Exercise details
Only the number is wanted: how many lines contain "thing"?

********************

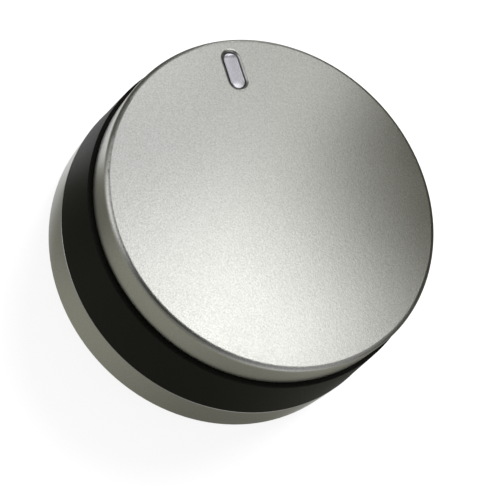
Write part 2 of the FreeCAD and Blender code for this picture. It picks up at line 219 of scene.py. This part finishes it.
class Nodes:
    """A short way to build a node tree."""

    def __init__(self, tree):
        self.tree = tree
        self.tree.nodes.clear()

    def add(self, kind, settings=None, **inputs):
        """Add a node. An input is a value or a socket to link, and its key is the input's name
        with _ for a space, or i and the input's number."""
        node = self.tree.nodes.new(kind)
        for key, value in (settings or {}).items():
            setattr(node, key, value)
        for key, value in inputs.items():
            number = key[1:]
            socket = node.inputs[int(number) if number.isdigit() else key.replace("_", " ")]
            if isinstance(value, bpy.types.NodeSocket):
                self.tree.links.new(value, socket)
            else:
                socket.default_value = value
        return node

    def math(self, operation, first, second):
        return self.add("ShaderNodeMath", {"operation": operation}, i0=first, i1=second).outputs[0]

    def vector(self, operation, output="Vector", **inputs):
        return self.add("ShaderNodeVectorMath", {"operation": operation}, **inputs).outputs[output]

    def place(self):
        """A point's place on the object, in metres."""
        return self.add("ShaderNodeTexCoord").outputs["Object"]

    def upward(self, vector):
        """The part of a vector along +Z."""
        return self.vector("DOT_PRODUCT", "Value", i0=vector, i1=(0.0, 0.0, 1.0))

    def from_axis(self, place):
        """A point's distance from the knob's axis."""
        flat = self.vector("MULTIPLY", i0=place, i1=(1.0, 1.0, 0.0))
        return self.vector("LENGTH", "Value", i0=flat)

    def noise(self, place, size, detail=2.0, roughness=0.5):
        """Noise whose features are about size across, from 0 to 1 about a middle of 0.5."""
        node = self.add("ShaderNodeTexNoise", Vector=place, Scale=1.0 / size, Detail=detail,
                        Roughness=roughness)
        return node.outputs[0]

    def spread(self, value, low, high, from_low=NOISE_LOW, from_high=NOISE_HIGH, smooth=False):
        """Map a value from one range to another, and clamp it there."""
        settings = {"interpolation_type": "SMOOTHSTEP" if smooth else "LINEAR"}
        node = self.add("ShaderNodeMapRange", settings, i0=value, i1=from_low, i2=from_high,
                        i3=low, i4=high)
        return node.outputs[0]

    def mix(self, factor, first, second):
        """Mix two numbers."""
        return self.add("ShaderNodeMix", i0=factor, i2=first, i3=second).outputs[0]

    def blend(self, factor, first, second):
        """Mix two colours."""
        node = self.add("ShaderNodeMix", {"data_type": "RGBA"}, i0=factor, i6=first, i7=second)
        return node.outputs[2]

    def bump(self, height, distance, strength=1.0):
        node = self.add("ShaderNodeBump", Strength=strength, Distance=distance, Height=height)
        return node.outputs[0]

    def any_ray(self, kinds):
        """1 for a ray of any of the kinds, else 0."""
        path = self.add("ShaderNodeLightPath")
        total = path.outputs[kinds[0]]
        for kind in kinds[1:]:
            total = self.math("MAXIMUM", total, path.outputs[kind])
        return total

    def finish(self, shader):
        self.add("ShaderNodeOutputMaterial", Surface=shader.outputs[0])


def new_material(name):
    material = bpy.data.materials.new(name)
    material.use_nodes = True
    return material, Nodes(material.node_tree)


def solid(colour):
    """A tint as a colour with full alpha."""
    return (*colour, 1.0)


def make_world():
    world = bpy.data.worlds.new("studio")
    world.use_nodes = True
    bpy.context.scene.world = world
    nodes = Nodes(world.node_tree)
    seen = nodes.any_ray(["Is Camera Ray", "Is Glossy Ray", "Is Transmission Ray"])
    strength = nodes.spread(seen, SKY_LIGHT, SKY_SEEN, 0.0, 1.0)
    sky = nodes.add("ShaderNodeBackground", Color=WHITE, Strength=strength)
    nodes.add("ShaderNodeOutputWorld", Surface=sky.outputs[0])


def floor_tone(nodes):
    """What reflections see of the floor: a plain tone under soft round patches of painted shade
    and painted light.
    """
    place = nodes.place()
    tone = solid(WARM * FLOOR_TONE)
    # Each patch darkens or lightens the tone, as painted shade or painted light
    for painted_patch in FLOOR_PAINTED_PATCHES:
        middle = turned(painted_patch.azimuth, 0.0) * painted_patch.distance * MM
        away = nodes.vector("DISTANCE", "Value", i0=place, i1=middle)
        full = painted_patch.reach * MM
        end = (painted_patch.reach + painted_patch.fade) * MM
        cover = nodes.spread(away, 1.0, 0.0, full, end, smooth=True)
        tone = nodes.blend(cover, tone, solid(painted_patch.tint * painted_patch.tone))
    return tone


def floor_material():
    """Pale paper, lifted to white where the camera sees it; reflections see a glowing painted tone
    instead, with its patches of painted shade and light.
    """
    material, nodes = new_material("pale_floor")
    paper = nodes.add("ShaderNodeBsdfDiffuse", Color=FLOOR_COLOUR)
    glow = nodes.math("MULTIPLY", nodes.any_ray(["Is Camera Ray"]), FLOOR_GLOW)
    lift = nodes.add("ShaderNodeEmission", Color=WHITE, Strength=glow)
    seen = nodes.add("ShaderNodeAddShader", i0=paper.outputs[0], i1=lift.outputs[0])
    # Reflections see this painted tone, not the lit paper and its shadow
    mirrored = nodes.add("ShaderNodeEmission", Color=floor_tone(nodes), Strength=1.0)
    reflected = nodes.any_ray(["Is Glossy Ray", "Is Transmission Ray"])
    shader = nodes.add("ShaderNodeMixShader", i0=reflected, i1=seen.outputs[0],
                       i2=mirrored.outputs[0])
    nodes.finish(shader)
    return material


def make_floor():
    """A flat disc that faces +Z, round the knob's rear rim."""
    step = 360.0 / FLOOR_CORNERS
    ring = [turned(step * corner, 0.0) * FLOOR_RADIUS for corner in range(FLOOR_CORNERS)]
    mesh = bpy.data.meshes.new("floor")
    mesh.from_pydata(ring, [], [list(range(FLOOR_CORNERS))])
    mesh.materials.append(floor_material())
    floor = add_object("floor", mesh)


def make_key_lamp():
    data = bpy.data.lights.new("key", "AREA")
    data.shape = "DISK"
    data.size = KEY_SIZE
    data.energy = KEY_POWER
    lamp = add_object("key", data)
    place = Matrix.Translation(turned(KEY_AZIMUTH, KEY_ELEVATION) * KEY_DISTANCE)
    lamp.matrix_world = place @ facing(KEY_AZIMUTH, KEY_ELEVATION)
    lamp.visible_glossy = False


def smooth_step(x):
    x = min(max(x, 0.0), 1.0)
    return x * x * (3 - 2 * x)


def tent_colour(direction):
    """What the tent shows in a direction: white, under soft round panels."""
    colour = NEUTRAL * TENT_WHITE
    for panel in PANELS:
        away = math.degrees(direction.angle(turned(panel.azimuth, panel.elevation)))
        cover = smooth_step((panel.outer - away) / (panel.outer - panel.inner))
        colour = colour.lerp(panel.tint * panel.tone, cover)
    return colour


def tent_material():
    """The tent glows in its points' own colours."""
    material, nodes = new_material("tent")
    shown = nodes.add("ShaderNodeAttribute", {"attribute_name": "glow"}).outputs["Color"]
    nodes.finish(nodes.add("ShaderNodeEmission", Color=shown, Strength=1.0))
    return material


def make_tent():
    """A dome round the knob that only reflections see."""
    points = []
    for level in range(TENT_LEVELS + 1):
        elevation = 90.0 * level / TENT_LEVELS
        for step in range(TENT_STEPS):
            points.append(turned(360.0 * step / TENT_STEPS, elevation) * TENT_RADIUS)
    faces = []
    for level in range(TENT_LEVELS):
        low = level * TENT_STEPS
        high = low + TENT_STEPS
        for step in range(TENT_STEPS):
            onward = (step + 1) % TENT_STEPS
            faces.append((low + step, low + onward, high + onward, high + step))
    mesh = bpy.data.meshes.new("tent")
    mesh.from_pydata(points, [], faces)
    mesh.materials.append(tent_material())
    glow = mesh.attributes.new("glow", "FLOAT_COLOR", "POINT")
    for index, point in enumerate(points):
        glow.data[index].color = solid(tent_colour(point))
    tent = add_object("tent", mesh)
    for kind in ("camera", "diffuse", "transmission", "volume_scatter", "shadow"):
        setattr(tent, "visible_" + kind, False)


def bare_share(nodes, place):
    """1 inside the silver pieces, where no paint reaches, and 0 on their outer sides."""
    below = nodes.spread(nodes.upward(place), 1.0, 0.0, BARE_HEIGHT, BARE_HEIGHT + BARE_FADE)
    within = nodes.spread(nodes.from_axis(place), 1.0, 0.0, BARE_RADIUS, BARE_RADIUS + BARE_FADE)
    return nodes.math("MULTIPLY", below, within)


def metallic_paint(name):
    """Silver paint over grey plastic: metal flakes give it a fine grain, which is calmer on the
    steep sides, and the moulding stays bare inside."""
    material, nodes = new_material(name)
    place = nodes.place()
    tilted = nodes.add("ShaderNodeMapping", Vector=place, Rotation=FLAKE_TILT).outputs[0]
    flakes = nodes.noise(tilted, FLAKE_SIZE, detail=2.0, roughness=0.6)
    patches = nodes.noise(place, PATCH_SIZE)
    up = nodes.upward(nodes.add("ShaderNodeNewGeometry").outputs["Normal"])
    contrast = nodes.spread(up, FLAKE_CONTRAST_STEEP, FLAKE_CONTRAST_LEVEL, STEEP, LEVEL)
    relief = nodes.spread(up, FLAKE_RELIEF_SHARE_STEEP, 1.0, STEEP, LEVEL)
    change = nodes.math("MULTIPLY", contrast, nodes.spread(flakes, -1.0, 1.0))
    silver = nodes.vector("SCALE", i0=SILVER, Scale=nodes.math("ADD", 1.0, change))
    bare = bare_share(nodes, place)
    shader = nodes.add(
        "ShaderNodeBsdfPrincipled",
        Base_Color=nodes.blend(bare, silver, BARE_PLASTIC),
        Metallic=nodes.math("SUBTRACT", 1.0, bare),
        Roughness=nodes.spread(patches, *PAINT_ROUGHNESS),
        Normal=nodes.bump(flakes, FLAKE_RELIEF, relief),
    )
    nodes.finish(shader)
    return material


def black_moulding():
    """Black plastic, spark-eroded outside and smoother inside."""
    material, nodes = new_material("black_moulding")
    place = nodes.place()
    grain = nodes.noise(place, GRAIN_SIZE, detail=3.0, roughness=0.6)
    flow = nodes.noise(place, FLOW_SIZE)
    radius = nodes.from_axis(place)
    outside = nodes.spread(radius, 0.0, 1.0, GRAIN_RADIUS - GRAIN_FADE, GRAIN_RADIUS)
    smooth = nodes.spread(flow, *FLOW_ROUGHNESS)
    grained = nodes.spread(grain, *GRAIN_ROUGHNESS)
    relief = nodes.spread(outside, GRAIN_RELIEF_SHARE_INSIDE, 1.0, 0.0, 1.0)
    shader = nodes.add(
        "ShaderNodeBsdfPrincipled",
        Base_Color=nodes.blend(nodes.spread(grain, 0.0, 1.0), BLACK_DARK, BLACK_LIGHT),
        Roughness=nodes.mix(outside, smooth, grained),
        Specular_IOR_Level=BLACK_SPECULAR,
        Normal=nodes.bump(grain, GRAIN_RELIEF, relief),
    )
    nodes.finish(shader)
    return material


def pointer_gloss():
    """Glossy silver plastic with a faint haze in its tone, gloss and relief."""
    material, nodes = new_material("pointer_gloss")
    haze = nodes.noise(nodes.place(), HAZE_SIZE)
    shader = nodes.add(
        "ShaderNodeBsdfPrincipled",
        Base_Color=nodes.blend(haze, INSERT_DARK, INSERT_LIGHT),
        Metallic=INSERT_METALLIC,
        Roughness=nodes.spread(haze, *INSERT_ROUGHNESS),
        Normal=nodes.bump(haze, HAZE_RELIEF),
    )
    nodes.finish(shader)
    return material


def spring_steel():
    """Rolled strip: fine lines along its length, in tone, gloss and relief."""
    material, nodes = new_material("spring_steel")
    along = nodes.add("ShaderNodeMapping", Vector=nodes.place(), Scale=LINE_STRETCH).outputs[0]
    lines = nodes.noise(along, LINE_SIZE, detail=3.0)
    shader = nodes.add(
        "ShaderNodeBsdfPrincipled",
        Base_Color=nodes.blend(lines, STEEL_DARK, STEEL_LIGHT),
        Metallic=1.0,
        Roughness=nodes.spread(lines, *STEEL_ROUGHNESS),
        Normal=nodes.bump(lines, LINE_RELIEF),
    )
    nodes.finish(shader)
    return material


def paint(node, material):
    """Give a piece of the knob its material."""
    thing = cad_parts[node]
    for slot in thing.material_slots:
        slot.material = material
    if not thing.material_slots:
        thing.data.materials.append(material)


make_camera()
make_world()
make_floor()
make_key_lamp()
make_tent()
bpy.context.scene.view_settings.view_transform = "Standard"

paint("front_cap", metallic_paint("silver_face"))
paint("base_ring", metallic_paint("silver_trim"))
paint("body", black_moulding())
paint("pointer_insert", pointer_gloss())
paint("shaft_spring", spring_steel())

********************

Exercise answer
4